The bottoms are all one piece plastic with holes under each of the 4 compartments for venting The entrances are on 4 different sides/ends
The dividers are well placed they will not come out from the bottom you have to pull them out from the top. To use as a standard 10 frame hive you turn the the bottom to one end for this. then back around to the other to use as mating nuc and the bees go in and out the holes in the sides/ends

There is holes in the bottom to put screws through to secure the bottoms on if you want

There is a couple things that might be an issue
(ventilation in hot summer) And 
( when you take the lid off all 4 nuc is exposed bees or queens my run into another compartment) 
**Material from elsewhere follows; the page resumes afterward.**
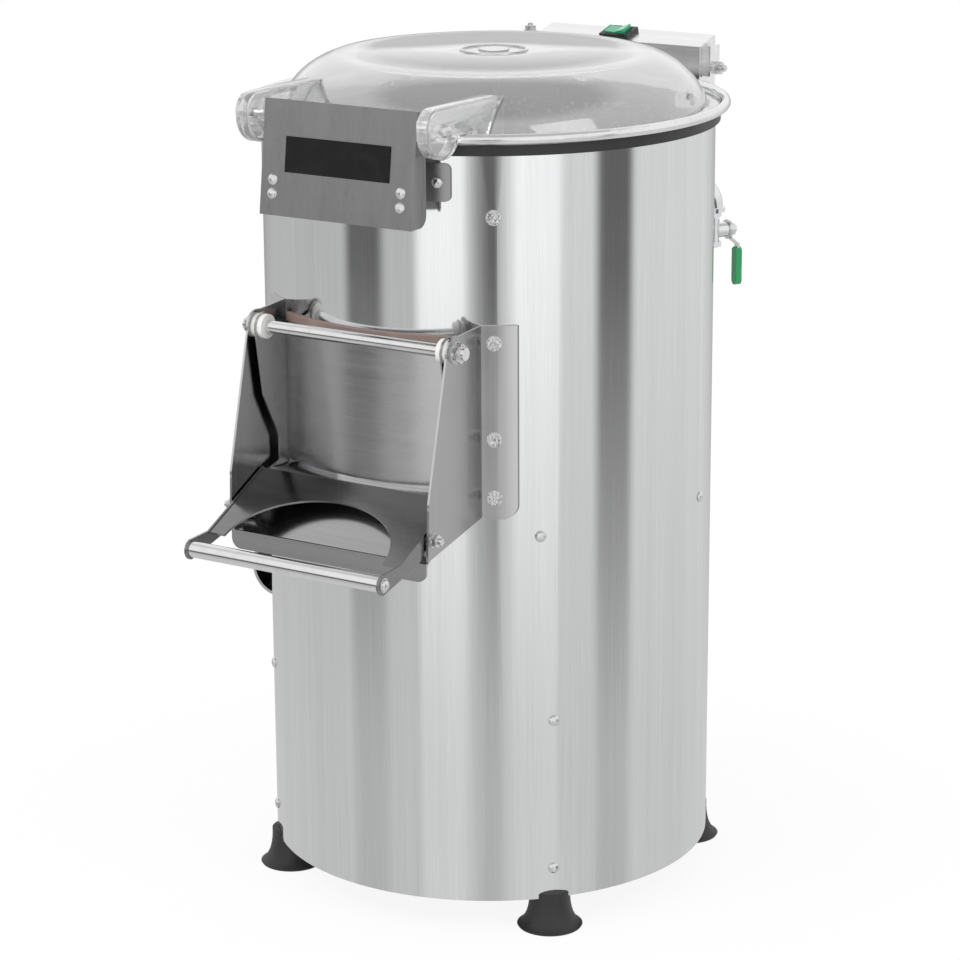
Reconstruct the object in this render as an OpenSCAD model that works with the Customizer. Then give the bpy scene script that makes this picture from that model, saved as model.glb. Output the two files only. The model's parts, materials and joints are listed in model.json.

Trying to figure that out because there is a lip around the cove that is going to keep you from using a single piece of material to cover them like MP Does


----------



## lupester (Mar 12, 2008)

I just received 2 from Dadant. Both had the center dividers broken. There seems to be a shipping issue that probably could be fixed with a small piece of syrafoam for support under the center divider. Will contact Dadant for replacement pieces monday am.


----------



## Velbert (Mar 19, 2006)

if you can't get replacement dividers quick enought will you be able to patch them up to make them work


----------



## Velbert (Mar 19, 2006)

There is a couple things that might be an issue
(ventilation in hot summer) And 
( when you take the lid off all 4 nuc is exposed bees or queens my run into another compartment) 

I Think This will work on the Shamrock 4-way 
check out My photobucket 

I bought some plastics sheets with holes in the a little small than #8 Hardware cloth GOT these in the arts and craf depertment at Wal-Mart"s

These will prevent comb being built to the lid and stop the bees/Queens from crossing over when you take the lid off

A Must Do


----------